Rashi on the Mishnah (2a), therefore, is explaining the Mishnah according to
the Gemara's final understanding (10a) of Rebbi Chiya, that fitting into this
Halachah (of "ha'Asurah la'Zeh Muteres la'Zeh") is a criterion for inclusion
in the Mishnah. According to that view in the Gemara, why does the Mishnah
say "Bito" (which implies that she is his daughter through his wife as much
as it implies that she is his daughter through rape), if "Bito" cannot be
included in the Halachah of Rebbi Chiya? Rashi answers this question by
saying that "Bito" mentioned in the Mishnah can be implicitly understood as
referring only to his daughter from rape (since the Mishnah lists "Bas Ishto"
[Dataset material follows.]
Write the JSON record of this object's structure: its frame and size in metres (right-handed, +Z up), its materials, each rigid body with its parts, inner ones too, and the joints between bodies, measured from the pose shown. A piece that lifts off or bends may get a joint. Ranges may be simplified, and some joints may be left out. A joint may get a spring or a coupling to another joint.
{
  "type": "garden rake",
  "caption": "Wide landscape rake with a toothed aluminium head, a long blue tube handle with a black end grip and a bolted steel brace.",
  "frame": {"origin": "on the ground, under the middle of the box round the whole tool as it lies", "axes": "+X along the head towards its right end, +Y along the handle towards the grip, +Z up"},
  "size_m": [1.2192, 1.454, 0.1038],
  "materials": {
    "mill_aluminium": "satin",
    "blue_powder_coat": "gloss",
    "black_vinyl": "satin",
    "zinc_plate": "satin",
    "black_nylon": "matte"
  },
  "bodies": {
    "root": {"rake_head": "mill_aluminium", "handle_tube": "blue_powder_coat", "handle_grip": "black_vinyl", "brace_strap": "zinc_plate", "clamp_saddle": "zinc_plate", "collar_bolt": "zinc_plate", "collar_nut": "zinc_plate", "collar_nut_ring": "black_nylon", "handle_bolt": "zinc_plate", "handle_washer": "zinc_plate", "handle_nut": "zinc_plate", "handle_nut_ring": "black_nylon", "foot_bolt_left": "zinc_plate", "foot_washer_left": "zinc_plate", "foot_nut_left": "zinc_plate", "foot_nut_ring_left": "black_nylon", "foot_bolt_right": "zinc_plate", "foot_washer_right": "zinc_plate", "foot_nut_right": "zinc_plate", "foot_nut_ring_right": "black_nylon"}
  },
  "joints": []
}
separately from "Bito"). The Mishnah did not have to specify that it means
"Bito m'Anusaso," because we could understand it to mean that by ourselves.
Abaye, on Daf 9b, though, is of the opinion that holds applicability to Rebbi
Chiya's Halachah is *not* a criterion for inclusion in the Mishnah. That
opinion holds that our Mishnah is referring specifically to "Bito me'Ishto"
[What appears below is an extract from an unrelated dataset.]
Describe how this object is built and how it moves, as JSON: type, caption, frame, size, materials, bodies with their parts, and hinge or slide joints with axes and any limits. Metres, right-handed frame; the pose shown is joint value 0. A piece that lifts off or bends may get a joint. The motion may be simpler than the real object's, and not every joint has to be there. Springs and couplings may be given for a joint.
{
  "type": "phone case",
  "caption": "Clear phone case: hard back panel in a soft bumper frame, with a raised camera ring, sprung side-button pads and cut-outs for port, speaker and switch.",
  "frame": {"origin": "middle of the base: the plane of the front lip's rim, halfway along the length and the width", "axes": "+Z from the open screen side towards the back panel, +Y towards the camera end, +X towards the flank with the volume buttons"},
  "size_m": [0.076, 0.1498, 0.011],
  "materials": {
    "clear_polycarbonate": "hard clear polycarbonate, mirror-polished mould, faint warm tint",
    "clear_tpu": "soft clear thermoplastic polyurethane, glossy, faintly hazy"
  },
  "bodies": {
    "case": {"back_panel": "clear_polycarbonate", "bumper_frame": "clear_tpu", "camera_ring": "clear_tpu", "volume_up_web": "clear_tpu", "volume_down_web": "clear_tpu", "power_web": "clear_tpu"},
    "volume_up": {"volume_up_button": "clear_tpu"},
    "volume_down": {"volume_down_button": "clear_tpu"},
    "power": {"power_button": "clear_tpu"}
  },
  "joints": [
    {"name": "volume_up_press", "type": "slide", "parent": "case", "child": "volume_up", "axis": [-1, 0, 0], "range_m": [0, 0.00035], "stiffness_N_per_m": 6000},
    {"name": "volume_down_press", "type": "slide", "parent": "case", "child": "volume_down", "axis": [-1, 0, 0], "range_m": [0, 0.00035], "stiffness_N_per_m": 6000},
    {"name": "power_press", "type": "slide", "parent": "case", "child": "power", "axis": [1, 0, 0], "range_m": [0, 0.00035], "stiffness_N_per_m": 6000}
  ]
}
(one's daughter from his wife), the normal case of "Bito." Even though the
Mishnah already lists "Bas Ishto," it mentions "Bito" again simply because
that title of Ervah is also involved in such a relationship. According to
that understanding, Rebbi could indeed have said that our Mishnah does not
list "Imo Anusas Aviv" because it does not list cases of Ones, however he
mentioned another reason that is just as good -- the Mishnah does not list
cases about which the Tana'im disagreed.
The Gemara later rejects Abaye, as well as the notion that Rebbi did not want
to list cases about which the Tana'aim disagreed. At that point, why did the
Gemara not give the Maharsha's reason for not including "Imo Anusas Aviv" in
the Mishnah -- that the Mishnah does not refer to cases of rape? The answer
is that that reasoning is no longer valid, since the Gemara, at this point,
maintains that Rebbi Chiyah's rule is a criterion for being listed in the
Mishnah, and that the Mishnah *is* referring to Bito me'Anusaso! (M.